━━━━━ PROVIDED ENTRIES
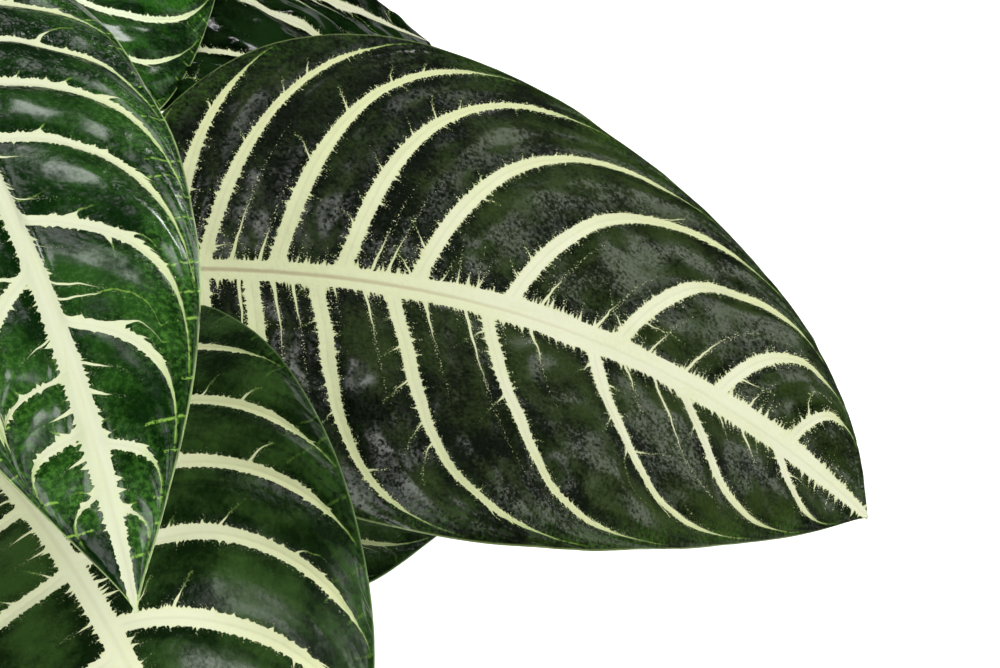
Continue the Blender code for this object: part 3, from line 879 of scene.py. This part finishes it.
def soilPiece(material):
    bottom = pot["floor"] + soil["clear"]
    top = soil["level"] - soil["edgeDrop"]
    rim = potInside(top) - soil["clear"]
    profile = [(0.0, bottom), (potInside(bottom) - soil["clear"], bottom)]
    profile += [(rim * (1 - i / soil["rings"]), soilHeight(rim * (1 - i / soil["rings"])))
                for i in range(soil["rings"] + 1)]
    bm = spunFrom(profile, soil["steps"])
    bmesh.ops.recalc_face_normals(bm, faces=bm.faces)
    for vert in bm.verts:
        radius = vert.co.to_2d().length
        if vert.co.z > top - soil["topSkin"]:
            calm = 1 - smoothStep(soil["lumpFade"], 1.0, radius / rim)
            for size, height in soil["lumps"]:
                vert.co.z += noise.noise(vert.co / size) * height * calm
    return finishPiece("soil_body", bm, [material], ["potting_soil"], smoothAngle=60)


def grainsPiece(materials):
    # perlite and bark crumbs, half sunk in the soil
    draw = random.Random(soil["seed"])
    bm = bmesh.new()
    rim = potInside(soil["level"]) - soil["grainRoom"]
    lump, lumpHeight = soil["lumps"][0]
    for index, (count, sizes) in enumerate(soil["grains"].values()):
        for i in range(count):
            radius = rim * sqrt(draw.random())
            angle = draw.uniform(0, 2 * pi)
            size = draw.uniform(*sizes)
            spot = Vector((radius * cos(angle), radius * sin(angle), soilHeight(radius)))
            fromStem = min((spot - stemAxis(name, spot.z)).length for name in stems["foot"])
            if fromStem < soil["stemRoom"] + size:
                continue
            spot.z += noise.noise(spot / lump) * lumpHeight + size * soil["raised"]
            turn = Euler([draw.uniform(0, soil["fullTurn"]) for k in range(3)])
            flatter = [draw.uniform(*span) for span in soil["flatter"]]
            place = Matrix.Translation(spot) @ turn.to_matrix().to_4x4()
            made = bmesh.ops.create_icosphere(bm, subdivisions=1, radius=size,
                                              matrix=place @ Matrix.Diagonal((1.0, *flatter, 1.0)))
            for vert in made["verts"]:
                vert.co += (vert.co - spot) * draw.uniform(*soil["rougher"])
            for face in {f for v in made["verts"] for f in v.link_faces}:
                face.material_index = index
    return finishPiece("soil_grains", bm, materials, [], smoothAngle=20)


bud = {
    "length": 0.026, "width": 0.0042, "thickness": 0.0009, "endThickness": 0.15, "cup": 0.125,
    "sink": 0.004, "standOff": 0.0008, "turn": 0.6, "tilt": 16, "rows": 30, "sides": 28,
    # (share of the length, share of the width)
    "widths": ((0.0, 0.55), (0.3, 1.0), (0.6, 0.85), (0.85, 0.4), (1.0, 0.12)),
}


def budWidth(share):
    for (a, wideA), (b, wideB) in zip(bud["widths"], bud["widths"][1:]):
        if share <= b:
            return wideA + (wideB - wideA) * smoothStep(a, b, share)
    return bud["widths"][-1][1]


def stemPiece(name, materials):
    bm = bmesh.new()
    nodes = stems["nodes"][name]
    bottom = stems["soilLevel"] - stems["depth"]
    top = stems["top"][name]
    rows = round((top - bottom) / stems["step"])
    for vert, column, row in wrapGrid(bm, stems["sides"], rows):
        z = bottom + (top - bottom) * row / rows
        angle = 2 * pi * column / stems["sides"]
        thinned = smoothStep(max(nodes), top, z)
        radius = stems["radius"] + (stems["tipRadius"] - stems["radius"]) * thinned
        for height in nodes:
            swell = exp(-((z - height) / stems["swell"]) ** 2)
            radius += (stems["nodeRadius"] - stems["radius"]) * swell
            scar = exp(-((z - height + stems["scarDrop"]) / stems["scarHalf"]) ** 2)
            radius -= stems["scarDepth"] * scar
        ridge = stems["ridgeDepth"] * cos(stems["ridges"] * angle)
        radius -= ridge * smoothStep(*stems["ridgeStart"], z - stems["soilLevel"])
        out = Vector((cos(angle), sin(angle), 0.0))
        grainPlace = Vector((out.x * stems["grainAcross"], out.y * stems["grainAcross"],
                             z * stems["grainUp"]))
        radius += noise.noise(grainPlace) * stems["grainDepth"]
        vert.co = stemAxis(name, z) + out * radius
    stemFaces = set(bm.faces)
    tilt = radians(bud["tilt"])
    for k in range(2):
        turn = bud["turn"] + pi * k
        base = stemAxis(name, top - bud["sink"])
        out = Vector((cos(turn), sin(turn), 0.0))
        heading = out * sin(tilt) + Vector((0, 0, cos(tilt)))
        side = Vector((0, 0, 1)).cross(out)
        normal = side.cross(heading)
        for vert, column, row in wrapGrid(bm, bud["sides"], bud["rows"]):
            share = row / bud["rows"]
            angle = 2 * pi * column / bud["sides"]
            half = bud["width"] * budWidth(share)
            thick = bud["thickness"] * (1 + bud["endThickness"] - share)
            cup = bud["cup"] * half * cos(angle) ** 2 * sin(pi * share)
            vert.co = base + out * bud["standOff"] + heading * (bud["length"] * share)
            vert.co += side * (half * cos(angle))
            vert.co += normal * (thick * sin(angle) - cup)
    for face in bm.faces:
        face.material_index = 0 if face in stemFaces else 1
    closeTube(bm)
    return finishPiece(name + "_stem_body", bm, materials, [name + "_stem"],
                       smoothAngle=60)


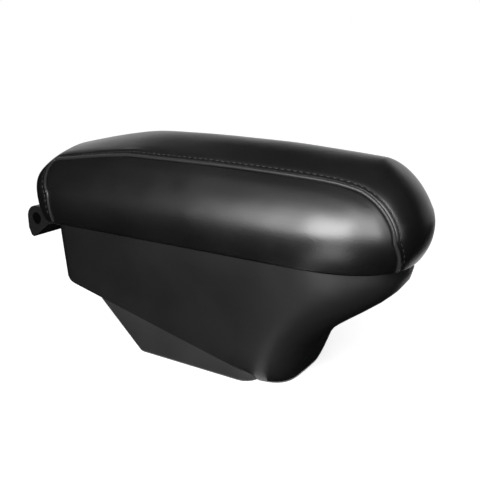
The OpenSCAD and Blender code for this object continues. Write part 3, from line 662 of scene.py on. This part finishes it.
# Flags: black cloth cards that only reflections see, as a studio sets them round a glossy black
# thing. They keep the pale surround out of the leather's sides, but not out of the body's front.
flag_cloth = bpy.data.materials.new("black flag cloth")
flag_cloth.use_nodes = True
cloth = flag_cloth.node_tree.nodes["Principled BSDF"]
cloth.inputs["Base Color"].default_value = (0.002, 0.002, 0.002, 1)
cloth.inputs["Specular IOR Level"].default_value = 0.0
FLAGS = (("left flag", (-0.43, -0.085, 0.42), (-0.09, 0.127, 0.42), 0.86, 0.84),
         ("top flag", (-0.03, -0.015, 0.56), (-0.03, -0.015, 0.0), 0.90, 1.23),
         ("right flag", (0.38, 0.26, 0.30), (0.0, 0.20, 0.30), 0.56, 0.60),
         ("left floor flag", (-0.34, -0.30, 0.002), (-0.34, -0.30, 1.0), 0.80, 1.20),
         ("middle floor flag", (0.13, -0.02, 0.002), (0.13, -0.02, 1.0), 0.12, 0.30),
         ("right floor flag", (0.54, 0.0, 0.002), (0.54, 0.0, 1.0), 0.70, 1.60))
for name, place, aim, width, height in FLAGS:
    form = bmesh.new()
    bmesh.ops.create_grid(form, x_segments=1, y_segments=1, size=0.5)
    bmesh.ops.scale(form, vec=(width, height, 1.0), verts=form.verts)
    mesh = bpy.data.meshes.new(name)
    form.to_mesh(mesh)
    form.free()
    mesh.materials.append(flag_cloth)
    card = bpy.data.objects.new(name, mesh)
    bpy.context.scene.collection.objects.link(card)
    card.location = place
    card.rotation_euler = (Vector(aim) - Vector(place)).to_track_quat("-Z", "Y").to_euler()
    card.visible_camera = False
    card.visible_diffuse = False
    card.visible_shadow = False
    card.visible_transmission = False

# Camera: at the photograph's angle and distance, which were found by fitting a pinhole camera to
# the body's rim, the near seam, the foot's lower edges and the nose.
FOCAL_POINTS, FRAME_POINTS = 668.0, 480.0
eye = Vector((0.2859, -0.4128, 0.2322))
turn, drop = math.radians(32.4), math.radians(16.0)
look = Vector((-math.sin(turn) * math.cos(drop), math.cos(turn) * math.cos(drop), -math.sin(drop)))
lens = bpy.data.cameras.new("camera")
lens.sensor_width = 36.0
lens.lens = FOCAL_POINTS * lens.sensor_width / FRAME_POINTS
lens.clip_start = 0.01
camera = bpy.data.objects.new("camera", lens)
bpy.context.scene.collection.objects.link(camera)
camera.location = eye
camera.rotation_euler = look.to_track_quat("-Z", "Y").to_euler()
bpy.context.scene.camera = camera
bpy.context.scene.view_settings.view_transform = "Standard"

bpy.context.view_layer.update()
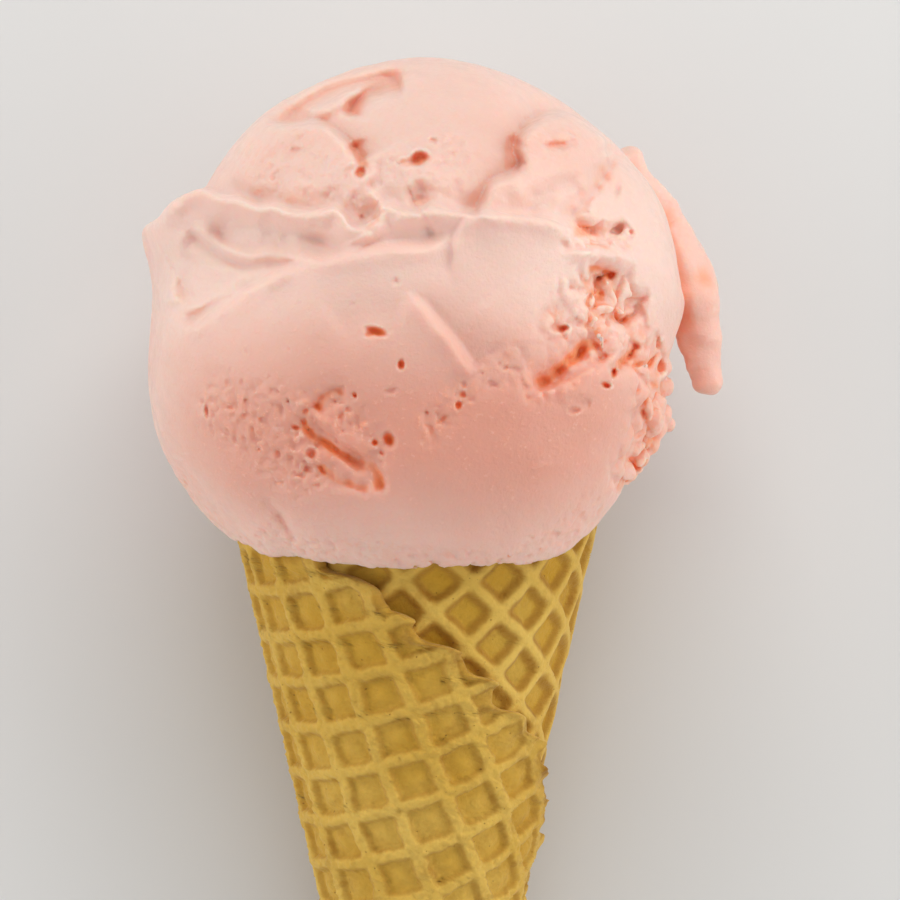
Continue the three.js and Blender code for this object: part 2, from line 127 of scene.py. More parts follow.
━━━━━━━━━━
▶ _AIM_:
From the entries, copy out each line containing the word "finishes".

▶ _WRITTEN RESPONSE_:
Continue the Blender code for this object: part 3, from line 879 of scene.py. This part finishes it.
The OpenSCAD and Blender code for this object continues. Write part 3, from line 662 of scene.py on. This part finishes it.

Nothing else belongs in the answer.